Assuming, we have a Book model with the title, author, and description fields:

books/models.py

from django.db import models

class Book(models.Model):
    title = models.CharField(max_length=255)
    author = models.CharField(max_length=255)
    description = models.TextField()

Here is an example of a document class for the Book model, with the title and description fields defined as searchable:

books/documents.py

from django_semantic_search import Document, VectorIndex
from books.models import Book

class BookDocument(Document):
    class Meta:
        model = Book
        indexes = [
            VectorIndex("title"),
            VectorIndex("description"),
        ]

Currently, the default embedding model is used for all the fields.

How to search for documents?

To search for documents, you can use the search method of the document class. The method returns a Django queryset with the search results.

Here is an example of searching for books with the title containing the word "Django":

books/views.py

from books.documents import BookDocument

def search_books(request):
    query = "Django"
    books = BookDocument.objects.search(title=query)
    return render(request, "books/search_results.html", {"books": books})

Using the named arguments in the search method allows you to search for documents with specific fields.

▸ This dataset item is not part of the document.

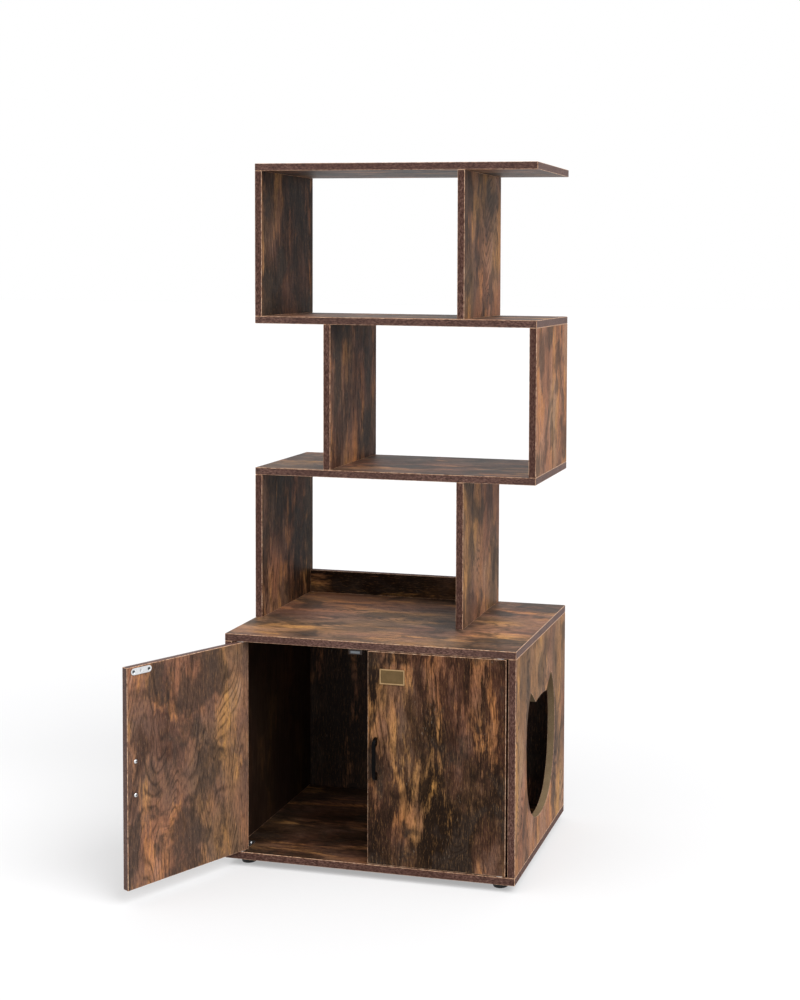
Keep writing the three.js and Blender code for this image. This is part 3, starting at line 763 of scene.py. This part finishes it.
def dress_entrance():
    """The wall of the entrance is the panel's bare core, and its rim is worn and paler like the boards'
    corners, with the same painted highlight.

    The wall's edges on the panel's two faces are marked, and those that run through the panel are not.
    """
    mesh = nodes["cabinet_right_side"].data
    low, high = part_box("cabinet_right_side")
    mesh.materials.append(core_material())
    core_slot = len(mesh.materials) - 1
    marks = mesh.attributes[EDGE_MARKS]
    for face in mesh.polygons:
        inside = all(low[i] + EDGE_ZONE < face.center[i] < high[i] - EDGE_ZONE for i in (Y, Z))
        if inside and abs(face.normal.x) < WALL_COSINE:
            face.material_index = core_slot
            for loop in face.loop_indices:
                edge = mesh.edges[mesh.loops[loop].edge_index]
                start, end = (mesh.vertices[v].co.x for v in edge.vertices)
                marks.data[edge.index].value = float(abs(start - end) < LEVEL)


def dress_name_plate(brass, field):
    """The sunk field of the plate is darker than its border."""
    dress("name_plate", [brass, field], PLATE_EASE)
    low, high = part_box("name_plate")
    for face in nodes["name_plate"].data.polygons:
        inside = all(low[i] + PLATE_BORDER < face.center[i] < high[i] - PLATE_BORDER for i in (X, Z))
        if inside and face.normal.y < -FRONT_COSINE:
            face.material_index = PLATE_FIELD_SLOT


def dress_fittings(finishes):
    for word, (finish, width) in FITTINGS.items():
        for name in nodes:
            if name.startswith(word) or name.endswith(word):
                dress(name, [finishes[finish]], width)


# ---------------------------------------------------------------- screws

LATHE_SIDES = 32
CREASE = math.radians(35)
# a round head's outline, as shares of its radius and its height
DOME = ((0, 0), (0.30, 0.02), (0.55, 0.08), (0.76, 0.21), (0.91, 0.42), (0.99, 0.70), (1.0, 1.0))
RIM = 0.07  # chamfer round a countersunk head, as a share of its radius
POINT = 2  # length of a screw's point, in radii of its shank
RECESS_REACH, RECESS_HALF_WIDTH, RECESS_DEPTH = 0.6, 0.14, 0.45  # as shares of the head's radius
RECESS_TAPER = 0.55  # size of the recess's floor, as a share of its mouth's
RECESS_SLOT = 1
ROUNDING = 7  # decimals of a metre, to find a CAD node's doubled points
DOWN = (0, 0, -1)

# each screw is left at its own angle
SCREW_TURN, FOOT_SCREW_TURN, CATCH_SCREW_TURN = 0.9, 0.7, 0.5
CATCH_SCREW_FIRST_TURN = 0.3
FOOT_SCREW_LIFT = 4.4 * MM  # from the floor to its head
CATCH_SCREW_INSET = 4.5 * MM  # from the catch's end
CATCH_SCREW_DROP = 4.85 * MM  # from the catch's top to its head


class ScrewKind(NamedTuple):
    """A kind of CAD screw. words are in its nodes' names, and shank is a radius."""

    words: tuple
    head_height: float
    shank: float
    countersunk: bool
    finish: str


SCREW_KINDS = {
    "pivot_screw": ScrewKind(("_pivot_screw",), 2.2 * MM, 1.75 * MM, False, "zinc_steel"),
    "strike_screw": ScrewKind(("_strike_screw_",), 1.5 * MM, 1.5 * MM, True, "dark_steel"),
    "handle_screw": ScrewKind(("_handle_screw_",), 2.6 * MM, 1.8 * MM, False, "bright_steel"),
    "base_screw": ScrewKind(("base_screw_",), 2.0 * MM, 3.0 * MM, True, "zinc_steel"),
    "board_screw": ScrewKind(("upright_screw_", "rail_screw_"), 2.0 * MM, 2.0 * MM, True, "zinc_steel"),
}
FOOT_SCREW = {"head": 4.2 * MM, "head_height": 2.4 * MM, "shank": 1.75 * MM, "length": 7.0 * MM}
CATCH_SCREW = {"head": 3.0 * MM, "head_height": 1.8 * MM, "shank": 1.4 * MM, "length": 4.6 * MM}


def lathe(bm, profile):
    """A closed solid of revolution round Z, from (radius, height) pairs that start and end on the axis."""
    rings = []
    for radius, height in profile:
        angles = [2 * math.pi * i / LATHE_SIDES for i in range(LATHE_SIDES if radius else 1)]
        rings.append([bm.verts.new((radius * math.cos(a), radius * math.sin(a), height)) for a in angles])
    for lower, upper in zip(rings, rings[1:]):
        for i in range(LATHE_SIDES):
            j = (i + 1) % LATHE_SIDES
            corners = [ring[k % len(ring)] for ring, k in ((lower, i), (lower, j), (upper, j), (upper, i))]
            bm.faces.new(list(dict.fromkeys(corners)))
    bmesh.ops.recalc_face_normals(bm, faces=bm.faces)


def cross_cutter(bm, reach, half_width, depth):
    """A cross with four arms that stands above Z = 0 and narrows below it, to its floor at -depth."""
    w, r = half_width, reach
    outline = [(w, r), (-w, r), (-w, w), (-r, w), (-r, -w), (-w, -w), (-w, -r), (w, -r), (w, -w), (r, -w),
               (r, w), (w, w)]
    levels = [[bm.verts.new((x * size, y * size, z)) for x, y in outline]
              for size, z in ((1.0, depth), (1.0, 0.0), (RECESS_TAPER, -depth))]
    for upper, lower in zip(levels, levels[1:]):
        for i in range(len(outline)):
            j = i - 1
            bm.faces.new((upper[i], upper[j], lower[j], lower[i]))
    bm.faces.new(levels[0])
    bm.faces.new(levels[-1])
    bmesh.ops.recalc_face_normals(bm, faces=bm.faces)


def crisp(mesh):
    mesh.shade_smooth()
    mesh.set_sharp_from_angle(angle=CREASE)
    return mesh


def object_from(name, build, materials, slot):
    """An object whose mesh build makes in a bmesh, with all its faces on one of the material slots."""
    mesh = bpy.data.meshes.new(name)
    bm = bmesh.new()
    build(bm)
    bm.to_mesh(mesh)
    bm.free()
    crisp(mesh)
    for material in materials:
        mesh.materials.append(material)
    for face in mesh.polygons:
        face.material_index = slot
    obj = bpy.data.objects.new(name, mesh)
    scene.collection.objects.link(obj)
    return obj


def screw_mesh(name, materials, head, head_height, shank, length, countersunk=False):
    """A cross-recess screw along Z with the top of its head at zero and its point below. head is a radius.

    The walls of the recess are a darker metal than the rest: painted shade in the deep recess, with the
    grime that a driver and dust leave.
    """
    if countersunk:
        cone = head - shank
        profile = [(0, 0), ((1 - RIM) * head, 0), (head, -RIM * head), (shank, -cone)]
    else:
        profile = [(r * head, -h * head_height) for r, h in DOME] + [(shank, -head_height)]
    profile += [(shank, POINT * shank - length), (0, -length)]
    reach, half_width, depth = RECESS_REACH * head, RECESS_HALF_WIDTH * head, RECESS_DEPTH * head
    solid = object_from(name, lambda bm: lathe(bm, profile), materials, 0)
    cutter = object_from(name, lambda bm: cross_cutter(bm, reach, half_width, depth), materials, RECESS_SLOT)
    recess = solid.modifiers.new("recess", "BOOLEAN")
    recess.object = cutter
    recess.solver = "EXACT"
    recess.operation = "DIFFERENCE"
    cut = bpy.data.meshes.new_from_object(solid.evaluated_get(bpy.context.evaluated_depsgraph_get()))
    cut.name = name
    for obj in (solid, cutter):
        bpy.data.objects.remove(obj)
    return crisp(cut)


def place_along(name, mesh, at, direction, turn, body):
    """A piece whose Z axis points along direction, turned about it."""
    obj = bpy.data.objects.new(name, mesh)
    scene.collection.objects.link(obj)
    aim = Vector(direction).to_track_quat("Z", "Y").to_matrix() @ Matrix.Rotation(turn, 3, "Z")
    obj.matrix_world = Matrix.Translation(at) @ aim.to_4x4()
    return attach(obj, body)


def screw_pose(node):
    """The top of a CAD screw's head, the way it faces, its head's radius and its length."""
    points = np.unique(np.array([v.co for v in node.data.vertices]).round(ROUNDING), axis=0)
    middle = points.mean(axis=0)
    axis = np.linalg.svd(points - middle)[2][0]
    heights = (points - middle) @ axis
    radii = np.linalg.norm(points - middle - np.outer(heights, axis), axis=1)
    if heights[radii.argmax()] < 0:
        axis, heights = -axis, -heights
    return Vector(middle + axis * heights.max()), Vector(axis), radii.max(), np.ptp(heights)


def replace_screws(finishes):
    """Puts a screw with a cross recess in the place of each CAD screw."""
    count = 0
    for kind, facts in SCREW_KINDS.items():
        materials = [finishes[facts.finish], finishes["recess_grime_and_painted_shade"]]
        mesh = None
        for name in sorted(n for n in nodes if any(word in n for word in facts.words)):
            top, out, head, length = screw_pose(nodes[name])
            if mesh is None:
                mesh = screw_mesh(kind, materials, head, facts.head_height, facts.shank, length,
                                  facts.countersunk)
            count += 1
            body = nodes[name]["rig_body"]
            screw = place_along("cross_" + name, mesh, top, out, SCREW_TURN * count, body)
            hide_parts(name)


def add_foot_screws(materials):
    """A screw up each foot's recess, which holds it to the cabinet's bottom board."""
    mesh = screw_mesh("foot_screw", materials, **FOOT_SCREW)
    for i, name in enumerate(sorted(n for n in nodes if n.startswith("foot_"))):
        low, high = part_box(name)
        at = Vector(((low.x + high.x) / 2, (low.y + high.y) / 2, low.z + FOOT_SCREW_LIFT))
        place_along(name + "_screw", mesh, at, DOWN, FOOT_SCREW_TURN * i, "carcass")


def add_catch_screws(materials):
    """Two screws up through the ears of each catch."""
    mesh = screw_mesh("catch_screw", materials, **CATCH_SCREW)
    for hand in ("left", "right"):
        low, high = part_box(hand + "_catch")
        for end, x, inward in (("inner", low.x, 1), ("outer", high.x, -1)):
            at = Vector((x + inward * CATCH_SCREW_INSET, (low.y + high.y) / 2, high.z - CATCH_SCREW_DROP))
            turn = CATCH_SCREW_TURN * inward + CATCH_SCREW_FIRST_TURN
            place_along(f"{hand}_catch_screw_{end}", mesh, at, DOWN, turn, "carcass")


# ---------------------------------------------------------------- scene

make_camera()
soft_sun("key", KEY_TOWARD, KEY_STRENGTH, KEY_SPREAD)
soft_sun("fill", FILL_TOWARD, FILL_STRENGTH, FILL_SPREAD)
make_world()
make_floor()
dress_boards()
dress_entrance()
dress("cabinet_back_panel", [hardboard_material()])
finishes = {name: metal_material(name, *facts) for name, facts in METALS.items()}
finishes.update({name: plastic_material(name, color) for name, color in PLASTICS.items()})
dress_fittings(finishes)
dress_name_plate(finishes["brass"], finishes["brass_field"])
replace_screws(finishes)
add_foot_screws([finishes["zinc_steel"], finishes["recess_grime_and_painted_shade"]])
add_catch_screws([finishes["zinc_steel"], finishes["recess_grime_and_painted_shade"]])

scene.view_settings.view_transform = "Standard"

How to index the existing data?

If you are adding the django-semantic-search library to an existing project, you may want to index the existing instances of the models. To do this, you can use the index method of the document class.

Here is an example of indexing all the existing instances of the Book model:

index_models.py

from books.models import Book
from books.documents import BookDocument

def index_books(request):
    all_books = Book.objects.all()
    BookDocument.objects.index(all_books)
    return HttpResponse("Books indexed successfully.")

Warning

Indexing all the instances of the model can be resource-intensive, as each instance of the model has to be converted to the vector representation. It is recommended to run the indexing process in a background task or a separate management command.